Our credit facility prohibits us from paying, in any fiscal year, stock
redemptions and dividends in excess of 25% of our net income from the prior
fiscal year. A waiver allowing stock redemptions and dividends in excess of the
25% limitation in a total amount of up to $60 million in 2020 was obtained from
the lender in November 2020. This facility also contains restrictive covenants
which, among other matters, require us to maintain compliance with cash flow
leverage and fixed charge coverage ratios. We were in compliance with all
covenants at March 31, 2021 and December 31, 2020.



The following is a summary of our contractual obligations as of March 31, 2021.



                                                           Payments Due by Period
                                                     2022          2024
                                  Remainder of        And           And
(In thousands)                        2021           2023          2025         Thereafter         Total
Purchase obligations for
revenue equipment                 $     89,283     $       -     $       -     $           -     $  89,283
Operating lease obligations                376           334           116                 -           826
Total                             $     89,659     $     334     $     116     $           -     $  90,109

The obligation to issue shares of our common stock under our nonqualified deferred compensation plan at March 31, 2021 of 394,985 shares of Company common stock with a value of $6.7 million has been excluded from the above table.

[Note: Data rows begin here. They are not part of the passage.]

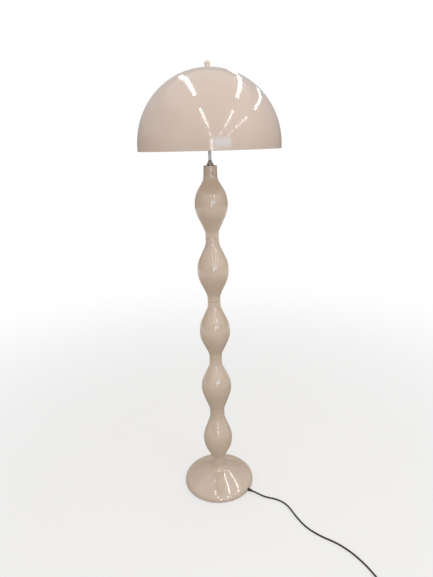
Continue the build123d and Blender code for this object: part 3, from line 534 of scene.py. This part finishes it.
# a bevelled edge at the end of a wall that comes up to a height
def bevelUp(radius, height, bevel):
    return [(radius, height - bevel), (radius - 0.3 * bevel, height - 0.3 * bevel), (radius - bevel, height)]


lipAt = (base["radius"] - base["lip"], base["gap"] + base["lip"])
spigotTop, underTop = base["foot"] + base["spigotHeight"], base["foot"] - base["topWall"]
neckEdge = bevelUp(base["neck"], base["foot"], base["bevel"])
outside = chain(arc(lipAt, base["lip"], -90, 0, 7), baseCurve(0), neckEdge[0])
top = [
    *neckEdge[1:], (base["spigot"], base["foot"]), (base["spigot"], spigotTop),
    (base["bore"], spigotTop), (base["bore"], underTop), (base["neck"] - base["wall"], underTop),
]
inside = chain(baseCurve(base["wall"])[::-1], (base["radius"] - base["wall"], base["gap"]))
shellSection = chain(outside, top, inside)
# columns stand closer at the notch; there the lower edge rises to the notch's round roof,
# and every low row moves up with it along the wall
offsets = np.array(base["notchColumns"])
offsets = np.concatenate([-offsets[:0:-1], offsets]) / base["radius"]
firstPlain, lastPlain = offsets[-1] + base["columnGap"], 2 * np.pi + offsets[0] - base["columnGap"]
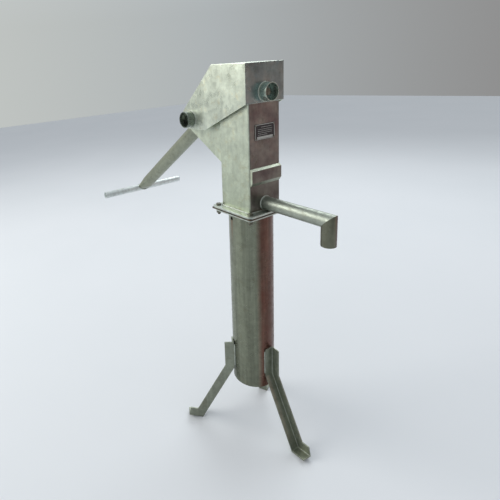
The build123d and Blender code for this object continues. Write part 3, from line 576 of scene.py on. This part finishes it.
# Lever: beads round the saddles at the fulcrum housing and at the cross bar.
fulcrum = (housing_low + housing_high) / 2
bar = (bar_low + bar_high) / 2
lever_dir = (bar - fulcrum).normalized()
lever_up = lever_dir.cross(Vector((0, 1, 0))).normalized()
housing_r = (housing_high.z - housing_low.z) / 2
bar_r = (bar_high.z - bar_low.z) / 2
# The lever's mouth is flattened and widened where it meets the cross bar.
MOUTH_HALF_WIDTH, MOUTH_RISE, MOUTH_BACK = 0.0362, 1.04, 0.001
LEVER_WELD = 0.0028
saddle_in, saddle_out = [], []
for k in range(RING_POINTS):
    turn = 2 * math.pi * k / RING_POINTS
    rise = housing_r * math.sin(turn)
    out = math.sqrt(max(0.0, housing_r**2 - rise**2))
    saddle_in.append(fulcrum + lever_dir * out + lever_up * rise
                     + Vector((0, housing_r * math.cos(turn), 0)))
    rise = bar_r * math.sin(turn)
    back = math.sqrt(max(0.0, bar_r**2 - rise**2))
    saddle_out.append(bar - lever_dir * (back + MOUTH_BACK) + lever_up * rise * MOUTH_RISE
                      + Vector((0, MOUTH_HALF_WIDTH * math.cos(turn), 0)))
bead("weld_lever_housing", saddle_in, LEVER_WELD, "lever", True)
bead("weld_cross_bar", saddle_out, WELD_SMALL, "lever", True)
for tag, side in (("right", -1), ("left", 1)):
    low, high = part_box("fork_arm_" + tag)
    face = low.y if side < 0 else high.y
    bead("weld_fork_" + tag, ring((fulcrum.x, face, fulcrum.z), (0, 1, 0), housing_r + HAIR),
         WELD_SMALL, "lever", True)

# ------------------------------------------------------------ name plate relief
# A raised rim and a few plain rules, with no lettering.


def slab(name, boxes, finish, body, edge):
    """Small raised bars: rounded boxes given by their lowest and highest corners."""
    verts, faces = [], []
    for low, high in boxes:
        first = len(verts)
        for i in range(8):
            verts.append((
                high[0] if i & 1 else low[0], high[1] if i & 2 else low[1], high[2] if i & 4 else low[2],
            ))
        for face in ((0, 4, 6, 2), (1, 3, 7, 5), (0, 1, 5, 4), (2, 6, 7, 3), (0, 2, 3, 1), (4, 5, 7, 6)):
            faces.append(tuple(first + i for i in face))
    relief = bpy.data.meshes.new(name)
    relief.from_pydata(verts, [], faces)
    relief.update()
    piece = bpy.data.objects.new(name, relief)
    scene.collection.objects.link(piece)
    round_off = piece.modifiers.new("round", "BEVEL")
    round_off.width = edge
    round_off.segments = 2
    piece.data.materials.append(finish)
    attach(piece, body)
    return piece


plate_low, plate_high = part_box("name_plate")
RIM, INSET, PROUD, SUNK, EDGE = 0.0022, 0.0012, 0.0004, 0.0001, 0.00015
RULE_HEIGHT, STRIP_HEIGHT = 0.0011, 0.0075
# Each rule's height on the plate, and where it starts and ends across it.
RULES = (
    (0.80, 0.30, 0.84), (0.66, 0.14, 0.86), (0.54, 0.14, 0.86), (0.42, 0.14, 0.86),
    (0.30, 0.14, 0.62),
)
STRIP = (0.06, 0.10, 0.90)
x0, x1 = plate_high.x - SUNK, plate_high.x + PROUD
ya, yb = plate_low.y + INSET, plate_high.y - INSET
za, zb = plate_low.z + INSET, plate_high.z - INSET
rim = [
    ((x0, ya, za), (x1, yb, za + RIM)), ((x0, ya, zb - RIM), (x1, yb, zb)),
    ((x0, ya, za + RIM), (x1, ya + RIM, zb - RIM)), ((x0, yb - RIM, za + RIM), (x1, yb, zb - RIM)),
]
lines = [(*rule, RULE_HEIGHT) for rule in RULES] + [(*STRIP, STRIP_HEIGHT)]
rules = []
for share, left, right, tall in lines:
    z = za + (zb - za) * share
    rules.append(((x0, ya + (yb - ya) * left, z), (x1, ya + (yb - ya) * right, z + tall)))
slab("plate_relief", rim + rules, plate_metal, "stand", EDGE)

# ---------------------------------------------------------------------- stage
FLOOR_Z = cad_box[0].z
FLOOR_HALF = 14.0


def floor_finish():
    m = Maker("pale_floor")
    cloud = m.noise(0.8, 4.0)
    base = m.mix(cloud, (0.66, 0.68, 0.70), (0.72, 0.73, 0.75))
    rough = m.math("MULTIPLY_ADD", cloud, 0.2, 0.6)
    return m.done(base, rough, m.bump(m.noise(90.0, 3.0), 0.0005, 0.2), 0.0)


mesh = bpy.data.meshes.new("floor")
corners = [(-1, -1), (1, -1), (1, 1), (-1, 1)]
mesh.from_pydata([(FLOOR_HALF * x, FLOOR_HALF * y, FLOOR_Z) for x, y in corners], [], [(0, 1, 2, 3)])
floor = bpy.data.objects.new("floor", mesh)
scene.collection.objects.link(floor)
floor.data.materials.append(floor_finish())

# --------------------------------------------------------------------- camera
EYE = Vector((1.0835, -1.05576, 1.25858))
YAW, PITCH, ROLL = 2.6167, -0.2435, -0.0806
SENSOR_MM, LENS_MM = 36.0, 29.3936
SHIFT_X, SHIFT_Y = 0.20, -0.15
NEAREST = 0.05

ahead = Vector((math.cos(YAW) * math.cos(PITCH), math.sin(YAW) * math.cos(PITCH), math.sin(PITCH)))
level = Vector((math.sin(YAW), -math.cos(YAW), 0))
above = level.cross(ahead)
across = math.cos(ROLL) * level + math.sin(ROLL) * above
upward = math.cos(ROLL) * above - math.sin(ROLL) * level
lens = bpy.data.cameras.new("camera")
camera = bpy.data.objects.new("camera", lens)
scene.collection.objects.link(camera)
pose = Matrix((across, upward, -ahead)).transposed().to_4x4()
pose.translation = EYE
camera.matrix_world = pose
lens.sensor_width = SENSOR_MM
lens.lens = LENS_MM
lens.shift_x = SHIFT_X
lens.shift_y = SHIFT_Y
lens.clip_start = NEAREST
scene.camera = camera

# ---------------------------------------------------------------------- light
world = bpy.data.worlds.new("studio")
scene.world = world
world.use_nodes = True


def studio_air(tree):
    """Soft surround: pale overhead, light on one side of the horizon and dim and warm opposite."""
    way = tree.nodes.new("ShaderNodeTexCoord").outputs["Generated"]
    split = tree.nodes.new("ShaderNodeSeparateXYZ")
    tree.links.new(way, split.inputs[0])
    lean = tree.nodes.new("ShaderNodeVectorMath")
    lean.operation = "DOT_PRODUCT"
    tree.links.new(way, lean.inputs[0])
    lean.inputs[1].default_value = (0.707, 0.707, 0.0)
    ramps = []
    for value, low, high, stops in (
        (lean.outputs["Value"], -1.0, 1.0, HORIZON), (split.outputs[2], 0.0, 1.0, RISE)
    ):
        span = tree.nodes.new("ShaderNodeMapRange")
        tree.links.new(value, span.inputs["Value"])
        span.inputs["From Min"].default_value = low
        span.inputs["From Max"].default_value = high
        ramp = tree.nodes.new("ShaderNodeValToRGB")
        tree.links.new(span.outputs["Result"], ramp.inputs[0])
        while len(ramp.color_ramp.elements) < len(stops):
            ramp.color_ramp.elements.new(0.5)
        for element, (at, tone) in zip(ramp.color_ramp.elements, stops):
            element.position = at
            element.color = (*tone, 1)
        ramps.append(ramp.outputs[0])
    blend = tree.nodes.new("ShaderNodeMix")
    blend.data_type = "RGBA"
    tree.links.new(ramps[1], blend.inputs[0])
    tree.links.new(ramps[0], blend.inputs[6])
    blend.inputs[7].default_value = (*OVERHEAD, 1)
    tree.links.new(blend.outputs[2], tree.nodes["Background"].inputs["Color"])


HORIZON = [(0.0, (0.62, 0.64, 0.60)), (0.45, (0.42, 0.45, 0.46)), (1.0, (0.13, 0.10, 0.09))]
RISE = [(0.12, (0.0, 0.0, 0.0)), (0.55, (1.0, 1.0, 1.0))]
OVERHEAD = (0.62, 0.66, 0.70)
studio_air(world.node_tree)


def softbox(name, where, target, size, power, colour):
    light = bpy.data.lights.new(name, "AREA")
    light.shape = "RECTANGLE"
    light.size, light.size_y = size
    light.energy = power
    light.color = colour
    lamp = bpy.data.objects.new(name, light)
    scene.collection.objects.link(lamp)
    lamp.location = where
    lamp.rotation_mode = "QUATERNION"
    lamp.rotation_quaternion = (Vector(target) - Vector(where)).to_track_quat("-Z", "Y")


MIDDLE = (0.0, 0.0, 0.7)
softbox("key", (-3.0, -3.4, 3.2), MIDDLE, (3.6, 3.0), 135.0, (1.0, 0.99, 0.95))
softbox("back", (-1.8, 3.6, 4.2), MIDDLE, (4.6, 2.6), 115.0, (0.93, 0.98, 1.0))
softbox("warm_fill", (2.8, 2.2, 0.6), (0.0, 0.0, 0.3), (2.0, 1.2), 4.0, (1.0, 0.50, 0.40))
scene.view_settings.view_transform = "Standard"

Off-balance Sheet Arrangements





Other than standby letters of credit maintained in connection with our
self-insurance programs in the amount of $17.0 million along with purchase
obligations and operating leases summarized above in our summary of contractual
obligations, we did not have any other material off-balance sheet arrangements
at March 31, 2021.



Inflation and Fuel Costs



Most of our operating expenses are inflation-sensitive, with inflation generally
producing increased costs of operations. During the last two years, the most
significant effects of inflation have been on revenue equipment prices, accident
claims, health insurance and employee compensation. We attempt to limit the
effects of inflation through increases in freight rates and cost control
efforts.



In addition to inflation, fluctuations in fuel prices can affect our
profitability. We require substantial amounts of fuel to operate our tractors
and power the temperature-control units on our trailers. Substantially all of
our contracts with customers contain fuel surcharge provisions. Although we
historically have been able to pass through a significant portion of long-term
increases in fuel prices and related taxes to customers in the form of fuel
surcharges and higher rates, such increases usually are not fully recovered.
These fuel surcharge provisions are not effective in mitigating the fuel price
increases related to non-revenue miles or fuel used while the tractor is idling.



Seasonality



Our tractor productivity generally decreases during the winter season because
inclement weather impedes operations and some shippers reduce their shipments.
At the same time, operating expenses generally increase, with harsh weather
creating higher accident frequency, increased claims, lower fuel efficiency and
more equipment repairs.



Critical Accounting Policies



Our critical accounting policies are described in "Management's Discussion and
Analysis of Financial Condition and Results of Operations - Critical Accounting
Policies" in our Annual Report on Form 10-K for the year ended December 31,
2020. We have reviewed and determined that those critical accounting policies
remain our critical accounting policies as of and for the three months ended
March 31, 2021, and that there have been no material changes to our critical
accounting policies during this period.